Because those two gimbals were already a phenomenal build of their own and having used the first clunky Ronin for the longest time, this contrasting lightweight version has just been such a joy to use, weighing only 1.75lbs. While it may not support extensive payloads nor does it serve as a complete solution to all situations, I for one find it to be the perfect partner for most of these mirrorless cameras yet costing only $369.

Design & Build

So as mentioned earlier, this gimbal is super lightweight and while some of its parts are not made out of carbon fibre like the RS3 Pro, it's apparently still 50% lighter according to DJI. But of course, the RS3 Pro was made to handle up 4.5 kilos or 10lbs and has way more features. This RS3 Mini can only manage up to 2 kilos or 4.4lbs.

Then again, I still feel as though this gimbal could suit most videographers looking for something less intrusive and something that could actually fit into a camera bag. Knowing how many gimbal manufacturers out there such as Zhiyun have been eyeing content creators who want something simple without the extra features and I really believe this is DJI's answer to that.

I was out the other day with a friend who was using one of Zhiyun's lightweight gimbals and I've gotta admit, when it comes to design and build quality, DJI are really in a class of their own.

DJI had also considered the same balancing procedures that the RS3 and RS3 Pro had which came with automated lock axis functions, this only has manual locks. Yeah it's not as fancy, but it's still better than not having it at all. I even timed myself trying to balance this from the default position to fully balanced and managed to get it done under 3 minutes.

Because I guess there's just far less perp work compared to bigger setups that might get in the way, like hanging cables or focus motors, and DJI also suggests this will still be able to handle some of Sony's G-Master lenses. But of course, don't expect it to withstand a huge telephoto lens.

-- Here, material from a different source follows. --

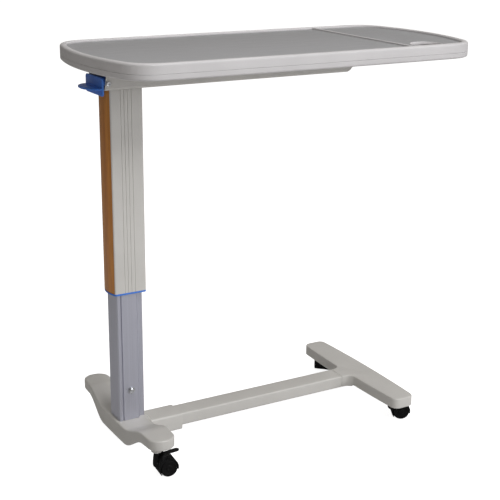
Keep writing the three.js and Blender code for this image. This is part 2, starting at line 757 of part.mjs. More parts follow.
// The end foot's neck in plan, with a round fillet on each side where it meets the foot.
function neckPlan() {
  const { fillet } = END_FOOT;
  const root = END_FOOT.x - END_FOOT.endHalfWidth;
  const half = TUBE.halfWidth;
  const shape = new THREE.Shape();
  shape.moveTo(PLUG_START, -half);
  shape.lineTo(root - fillet, -half);
  shape.absarc(root - fillet, -half - fillet, fillet, Math.PI / 2, 0, true);
  shape.lineTo(root + 8, -half - fillet);
  shape.lineTo(root + 8, half + fillet);
  shape.lineTo(root, half + fillet);
  shape.absarc(root - fillet, half + fillet, fillet, 0, -Math.PI / 2, true);
  shape.lineTo(PLUG_START, half);
  return shape;
}

function addEndFoot() {
  const foot = END_FOOT;
  const body = alongZ(footPlan(foot), foot.bottom, foot.top);
  const neck = alongZ(neckPlan(), TUBE.bottom, foot.top);
  const hollow = alongZ(footPlan(insideOf(foot)), TUBE.bottom - 1, foot.hollowTop);
  const plugHalf = [TUBE.halfWidth - TUBE.wall - GAP, TUBE_HALF_HEIGHT - TUBE.wall - GAP];
  const plugShape = roundedRect(...plugHalf, 2, 0, TUBE_Z);
  const plug = alongX(plugShape, PLUG_START - PLUG_LENGTH, PLUG_START + 1, 3);
  const casters = CASTERS.filter(({ x }) => x > 0);
  const bosses = casters.map((caster) => casterBoss(caster, foot.hollowTop + 2));
  const tubeScrew = tubeScrewHole(RIGHT_SCREW_X, TUBE.bottom - 1, TUBE.bottom + 18);
  const casting = joined(cut(joined(body, neck), hollow), plug, ...bosses);
  piece("end_foot", cut(casting, tubeScrew, ...casters.map(stemHole)), paint);
}

function addCrossbar() {
  const { halfWidth, wall, radius, left, right, bottom } = TUBE;
  const outer = alongX(roundedRect(halfWidth, TUBE_HALF_HEIGHT, radius, 0, TUBE_Z), left, right, 4);
  const innerShape = roundedRect(halfWidth - wall, TUBE_HALF_HEIGHT - wall, 2, 0, TUBE_Z);
  const inner = alongX(innerShape, left - 1, right + 1, 3);
  const holes = [LEFT_SCREW_X, RIGHT_SCREW_X].map((x) => tubeScrewHole(x, bottom - 1, bottom + 4));
  piece("crossbar_tube", cut(outer, inner, ...holes), paint);

  for (const [name, x, seat] of [
    ["crossbar_screw_left", LEFT_SCREW_X, SOCKET.bottom],
    ["crossbar_screw_right", RIGHT_SCREW_X, bottom],
  ]) {
    const profile = [
      [0, seat - 3.8],
      [5.2, seat - 2.8],
      [5.2, seat - GAP],
      [3, seat - GAP],
      [3, seat + 12],
      [0, seat + 14],
    ];
    piece(name, turned(profile, x, 0, 10), zinc);
  }
}

// ---------------------------------------------------------------- casters
// Each caster is drawn with its swivel axis on Z and its axle along Y, trailing towards +X.
// One wheel of the pair: side -1 sits on -Y, side 1 on +Y.
function wheelSolid(side) {
  const { wheelRadius, wheelWidth, webHalf, axleRadius, trail } = CASTER;
  const bore = axleRadius + GAP;
  const profile = [
    [bore, 0],
    [wheelRadius - 1.5, 0],
    [wheelRadius, 2],
    [wheelRadius, wheelWidth - 3],
    [wheelRadius - 2.5, wheelWidth],
    [6, wheelWidth],
    [bore, wheelWidth - 1.5],
    [bore, 0],
  ].map(([radius, y]) => new THREE.Vector2(radius, y));
  const lathe = new THREE.LatheGeometry(profile, 22).translate(0, webHalf + GAP, 0);
  if (side < 0) lathe.rotateX(Math.PI);
  return solidOf(lathe.translate(trail, 0, wheelRadius));
}

// The hood's side view: a skirt on the swivel side that nearly reaches the floor, a round top that
// follows the wheels, and an open side where they trail.
function hoodProfile() {
  const { wheelRadius, trail, hoodRadius, hoodTop } = CASTER;
  const ARC_STEPS = 5;
  const [arcFrom, arcTo] = [THREE.MathUtils.degToRad(34), THREE.MathUtils.degToRad(-15)];
  const back = trail - hoodRadius;
  const points = [
    [back + 4, 4.5],
    [back, 15],
    [back, 33],
    [back + 4, 45],
    [back + 8, hoodTop],
    [trail - 4, hoodTop],
    [trail + 5, hoodTop - 4],
  ];
  for (let step = 0; step <= ARC_STEPS; step += 1) {
    const angle = arcFrom + ((arcTo - arcFrom) * step) / ARC_STEPS;
    points.push([trail + hoodRadius * Math.cos(angle), wheelRadius + hoodRadius * Math.sin(angle)]);
  }
  points.push([trail + 16, 12], [trail + 4, 6]);
  return polygon(points.map(([x, z]) => [z, x]));
}

function hoodSolid(brake) {
  const { wheelRadius, trail, webHalf, roomRadius, hoodHalf, turretRadius } = CASTER;
  const { turretBottom, housingRadius, hoodTop, stemRadius, axleRadius } = CASTER;
  const shroud = alongY(hoodProfile(), -hoodHalf, hoodHalf);
  const lower = shroud.intersect(box(-60, 80, -60, 60, 0, turretBottom));
  const turret = shroud.intersect(roundBar(turretRadius, 0, 0, turretBottom - 1, hoodTop, 20));
  const housing = roundBar(housingRadius, 0, 0, 26, hoodTop);
  const wheelRooms = [-1, 1].map((side) => {
    const [near, far] = [side * webHalf, side * (hoodHalf + 2)];
    return crossBar(roomRadius, trail, wheelRadius, Math.min(near, far), Math.max(near, far), 24);
  });
  const stemBore = roundBar(stemRadius + GAP, 0, 0, 37, hoodTop + 1, 14);
  const axleBore = crossBar(axleRadius + GAP, trail, wheelRadius, -10, 10, 12);
  const hood = cut(joined(lower, turret, housing), ...wheelRooms, stemBore, axleBore);
  if (!brake) return hood;
  const { pivotX, pivotZ, tongueHalf } = BRAKE;
  const slotHalf = tongueHalf + 1.2;
  const slot = box(pivotX - 5, trail + 30, -slotHalf, slotHalf, 43.5, hoodTop + 1);
  const socket = crossBar(2 + GAP, pivotX, pivotZ, -slotHalf - 3, slotHalf + 3, 10);
  return cut(hood, slot, socket);
}

function stemSolid() {
  const { stemRadius, hoodTop, flangeTop, stemTop } = CASTER;
  const profile = [
    [0, 38],
    [stemRadius, 38],
    [stemRadius, hoodTop + GAP],
    [9, hoodTop + GAP],
    [9, flangeTop],
    [stemRadius, flangeTop],
    [stemRadius, stemTop],
    [0, stemTop],
  ];
  return turned(profile, 0, 0, 14);
}

function pedalSolid() {
  const { pivotX, pivotZ, tongueHalf, padHalf, padEnd, tilt } = BRAKE;
  const trunnion = crossBar(2, 0, 0, -tongueHalf - 3.4, tongueHalf + 3.4, 10);
  const reach = padEnd - pivotX;
  const blade = new THREE.Shape();
  blade.moveTo(-3.5, -tongueHalf);
  blade.lineTo(12, -tongueHalf);
  blade.lineTo(18, -padHalf);
  blade.lineTo(reach - 5, -padHalf);
  blade.quadraticCurveTo(reach, -padHalf, reach, 0);
  blade.quadraticCurveTo(reach, padHalf, reach - 5, padHalf);
  blade.lineTo(18, padHalf);
  blade.lineTo(12, tongueHalf);
  blade.lineTo(-3.5, tongueHalf);
  const tilted = joined(trunnion, alongZ(blade, -1.6, 1.6, 4)).rotate([0, -tilt, 0]);
  return tilted.translate([pivotX, 0, pivotZ]);
}

function addCaster({ tag, x, y, turn, brake }) {
  const placed = new THREE.Group();
  placed.position.set(x, y, 0);
  placed.rotation.z = THREE.MathUtils.degToRad(turn);
  table.add(placed);
  const { trail, wheelRadius, axleRadius, webHalf, wheelWidth } = CASTER;
  piece("stem_" + tag, stemSolid(), zinc, placed);
  piece("hood_" + tag, hoodSolid(brake), blackPlastic, placed);
  piece("wheel_a_" + tag, wheelSolid(-1), tread, placed);
  piece("wheel_b_" + tag, wheelSolid(1), tread, placed);
  const axleHalf = webHalf + wheelWidth - 2;
  piece("axle_" + tag, crossBar(axleRadius, trail, wheelRadius, -axleHalf, axleHalf, 12), steel, placed);
  if (brake) piece("brake_pedal_" + tag, pedalSolid(), blackPlastic, placed);
}

addTray();
addArm();
addSleeve();
addColumn();
addGasSpring();
addLever();
addColumnFoot();
addEndFoot();
addCrossbar();
CASTERS.forEach(addCaster);

export default table;
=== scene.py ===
import json
import math

import bmesh
import bpy
from mathutils import Matrix, Vector


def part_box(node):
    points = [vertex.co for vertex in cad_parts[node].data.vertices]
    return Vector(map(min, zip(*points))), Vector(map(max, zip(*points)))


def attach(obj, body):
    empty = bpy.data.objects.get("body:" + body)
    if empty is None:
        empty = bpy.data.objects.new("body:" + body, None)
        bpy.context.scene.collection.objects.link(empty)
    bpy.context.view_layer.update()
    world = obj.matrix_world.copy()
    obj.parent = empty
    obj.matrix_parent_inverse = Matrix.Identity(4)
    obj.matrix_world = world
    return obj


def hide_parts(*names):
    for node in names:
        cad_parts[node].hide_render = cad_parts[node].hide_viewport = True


# Looks of a height-adjustable overbed table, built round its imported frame. Metres, +Z up.
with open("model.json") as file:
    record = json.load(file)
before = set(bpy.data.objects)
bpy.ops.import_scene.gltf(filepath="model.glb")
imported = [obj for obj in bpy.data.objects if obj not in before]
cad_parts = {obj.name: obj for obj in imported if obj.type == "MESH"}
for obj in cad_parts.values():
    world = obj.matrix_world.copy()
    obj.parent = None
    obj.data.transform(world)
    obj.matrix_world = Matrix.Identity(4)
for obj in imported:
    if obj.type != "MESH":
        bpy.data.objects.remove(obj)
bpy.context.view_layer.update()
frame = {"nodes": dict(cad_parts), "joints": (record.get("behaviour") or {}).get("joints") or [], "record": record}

CLEARANCE = 0.0003  # left between neighbouring pieces


# ---------------------------------------------------------------- outlines
def arc(centre, radius, start, end, steps):
    """Points on an arc, in degrees, both ends included."""
    angles = [math.radians(start + (end - start) * i / steps) for i in range(steps + 1)]
    return [(centre[0] + radius * math.cos(a), centre[1] + radius * math.sin(a)) for a in angles]


def rounded_rect(half_u, half_v, radius, centre=(0, 0), steps=7):
    cu, cv = centre
    corners = [(1, -1, -90), (1, 1, 0), (-1, 1, 90), (-1, -1, 180)]
    outline = []
    for side_u, side_v, start in corners:
        at = (cu + side_u * (half_u - radius), cv + side_v * (half_v - radius))
        outline += arc(at, radius, start, start + 90, steps)
    return outline


def quadratic(start, control, end, steps):
    """Points on a quadratic curve, without its last one."""
    points = []
    for i in range(steps):
        t = i / steps
        a, b, c = (1 - t) ** 2, 2 * t * (1 - t), t * t
        points.append(tuple(a * s + b * m + c * e for s, m, e in zip(start, control, end)))
    return points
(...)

But an interesting addition that was added is a native mounting for vertical shooting on the side here, and it works when you remove this secondary plate that allows it to shoot in horizontal mode. So now, you've decreased the load by about 10 grams and this little plate which balances the general roll axis now acts as a quick release plate so you could mount it on and off with little calibrations required.

In a flux, I think this is a simple and ingenious solution for maximising functionality without compromising the overall size. Even the 1.4" touchscreen feels very intuitive and in some cases a little too sensitive as well. Considering how most of the pre-saved modes can be accessed through the dedicated M button, there's still the option to select different modes from the touchscreen itself. There's also a Nato rail on the side here for third party attachments or DJI's own briefcase handle which is sold separately.

I didn't get around to using the front dial as much which acts as an external control for the camera but I'm glad that it's still there for shooters who might actually want to use this feature.


For the motors itself, I personally feel like it's perfect for those casual shoots where you might need a gimbal but not so much when you might have situations where the gimbal hangs outside of a car type scenario. I often found it not to be strong enough to withstand winds that got too harsh as the car moved at a faster speed on the highway. Anything above 60km/h just became unbearable for the gimbal to handle even when I've set it to a higher motor strength. So yeah, hanging this outside the window of a moving car isn't such a great environment for it. To be fair, I could have been asking a bit too much from something of this size.

But the overall smoothness you get in the Z-axis, which is the up & down motion you get when walking in a straight line seems to be as good as DJI's heavier gimbals, and I love the fact that operating this one-handed is way more possible now. Not trying to say that I condone one-handed use, it's just good to know that even while the over length of this gimbal might be cause you to bend down a little more to get lower to the ground shots, it's at least manageable when having it in underslung mode and only requires one hand hand to operate it, due to the overall lightweight setup.

Battery Life

The only thing I wished they could've brought over from the standard RS3 or RS3 Pro was the swappable battery grip. In this case, it's one entire module but at least it still has superb battery life. DJI says this will run continuously for about 10 hours and I myself only had to charge this after every two days while still having another 20% left. It also charges relatively quickly, which should get it back to 100% in about 2 ½ hours.

Some of the first generation Ronin's didn't have a terrible life either but I have experienced accidentally leaving it ON when it was stored away and when it was go-time, the gimbal was completely dead and I just didn't have time to charge it. So I'm really glad they've taken some precautions in these new-gen gimbals for those instances to not have an effect anymore by just simply having an auto-sleep function when you might've forgotten to switch it off.


In more ways than one, I can foresee this RS3 Mini being a very popular choice for shooters who don't necessarily need the Pro features that require extensive attachments or something that isn't too clunky till you'd have to lug around separately, instead of being able to fit it into a camera bag.

I personally found it to be really handy when moving from one location to another, having all the axis arms locked into position without having to dismount the camera entirely, and just carry it around like a briefcase.

But yes, for context, the RS3 Mini is priced at $369, the RS3 is at $549, while the RS3 Pro goes for $869. So about $200 separating the 3 which is fairly reasonable to its own pros & cons, but for me personally and the work that I do, I'd probably get the standard RS3 instead for simply having stronger motors.

Either way, they're all great gimbals including this RS3 Mini and I think it's just safe to say that DJI are just unbeatable at this point for coming with the best gimbals and drones on the market year after year. Then again, maybe I might just be subconsciously hoping for something else to come along to match their design, build, and quality. If that day ever comes, maybe I'll pierce my ear or something.... Who knows.